Habeas Corpus Preventivo

Casa de loucos por Francisco de Goya
Victória Farias

Seguimos em liberdade. Até que se prove o contrário, nosso direito de ir e vir – constitucional – continua intacto. Embora não possamos ceder muita confiança para nossa Carta Magna. A cada canetada perdemos um pouco daquilo que nos proteje de nós mesmos.

O brasileiro nunca foi muito bom com números. Os provindos de Minas Gerais então, menos ainda. Temos essa mania de confundir 7 de Setembro com 15 de Novembro. Não sabemos lidar com esse tal de 170 mil. Seis milhões? O que isso significa? Tudo fica mais fácil quando imaginamos estádios de futebol lotados. Figure vários Maracanãs cheios. É isso que o Consórcio de Imprensa está tentando nos dizer, às 20:30h, de segunda à sábado.

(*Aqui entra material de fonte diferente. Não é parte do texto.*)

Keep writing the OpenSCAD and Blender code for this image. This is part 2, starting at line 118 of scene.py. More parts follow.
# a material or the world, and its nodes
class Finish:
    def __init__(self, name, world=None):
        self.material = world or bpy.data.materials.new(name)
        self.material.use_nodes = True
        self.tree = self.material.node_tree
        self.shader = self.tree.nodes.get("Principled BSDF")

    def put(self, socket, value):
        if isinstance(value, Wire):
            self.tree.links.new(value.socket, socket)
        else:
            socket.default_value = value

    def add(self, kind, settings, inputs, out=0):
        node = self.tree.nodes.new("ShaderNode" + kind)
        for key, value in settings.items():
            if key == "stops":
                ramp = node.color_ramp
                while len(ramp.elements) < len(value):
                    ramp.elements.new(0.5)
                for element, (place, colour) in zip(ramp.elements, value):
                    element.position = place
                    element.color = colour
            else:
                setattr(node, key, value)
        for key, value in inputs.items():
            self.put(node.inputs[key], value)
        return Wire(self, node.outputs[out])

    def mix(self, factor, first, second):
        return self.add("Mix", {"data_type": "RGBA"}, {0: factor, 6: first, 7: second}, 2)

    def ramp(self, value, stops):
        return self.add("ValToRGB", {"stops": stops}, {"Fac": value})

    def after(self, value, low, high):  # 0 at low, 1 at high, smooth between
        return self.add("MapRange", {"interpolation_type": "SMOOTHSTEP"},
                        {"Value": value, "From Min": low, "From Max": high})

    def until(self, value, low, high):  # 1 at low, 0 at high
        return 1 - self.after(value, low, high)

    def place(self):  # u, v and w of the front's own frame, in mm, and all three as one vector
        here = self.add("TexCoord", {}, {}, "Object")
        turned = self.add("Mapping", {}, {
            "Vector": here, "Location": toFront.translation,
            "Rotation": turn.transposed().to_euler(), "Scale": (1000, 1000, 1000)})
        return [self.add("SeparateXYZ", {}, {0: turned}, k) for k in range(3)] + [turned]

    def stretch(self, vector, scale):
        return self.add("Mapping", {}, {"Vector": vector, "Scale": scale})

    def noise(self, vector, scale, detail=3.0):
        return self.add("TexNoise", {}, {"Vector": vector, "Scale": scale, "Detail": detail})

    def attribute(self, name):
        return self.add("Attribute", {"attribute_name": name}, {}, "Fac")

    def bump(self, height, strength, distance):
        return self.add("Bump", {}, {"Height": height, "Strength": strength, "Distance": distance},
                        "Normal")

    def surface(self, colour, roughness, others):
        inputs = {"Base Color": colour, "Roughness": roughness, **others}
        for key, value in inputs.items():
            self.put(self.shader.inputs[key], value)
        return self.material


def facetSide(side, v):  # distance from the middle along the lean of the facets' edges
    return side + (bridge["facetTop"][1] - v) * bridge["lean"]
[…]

Mas somos livres. Livres para nadar e afogar em quantas ondas vierem. Livres para fingir que estamos em um laguinho, e que nossas boias nos protegerão das marolinhas. Nos apoiamos nos barcos de outros, comparamos a espuma do nosso mar com a do vizinho. Se ele sai todo final de semana e não acontece nada, é direito meu! Só meu. Mais um direito meu.

Tão livres para achar que as almas que lotam essas arquibancadas estão lá para comemorar um gol do Galo sobre o Flamengo. Todos gritando, em êxtase. Com fôlego para balançar suas bandeiras. Ninguém está lá porque demorou demais para entrar no oxigênio ou deu uma fugidinha na quarta à noite. Não. Estão lá porque escolheram. É um direito meu imaginá-los felizes. Balançando seus mantos sagrados. Vibrando com tanta vida.

Os ditadores ficaram presos nos portais do século passado. Nossos advogados, que trabalham dia e noite destilando argumentos irrefutáveis nas redes sociais, estão sempre prontos para defender os ocupantes cativos dos camarotes. Para a cega justiça e surdos juristas, eles bradejam e desenham as leis do fantástico mundo.

As vendas de passe no submundo correm soltas: “você pode sair por uma noite. Não diga onde conseguiu isso. Se a polícia te parar, use o seu habeas corpus preventivo, é um direito seu. Só seu. Quando o sol nascer, ele já não valerá mais. Você vai ter que comprar outro amanhã. Ah, e claro. Aproveite o jogo. Vai, Galo!”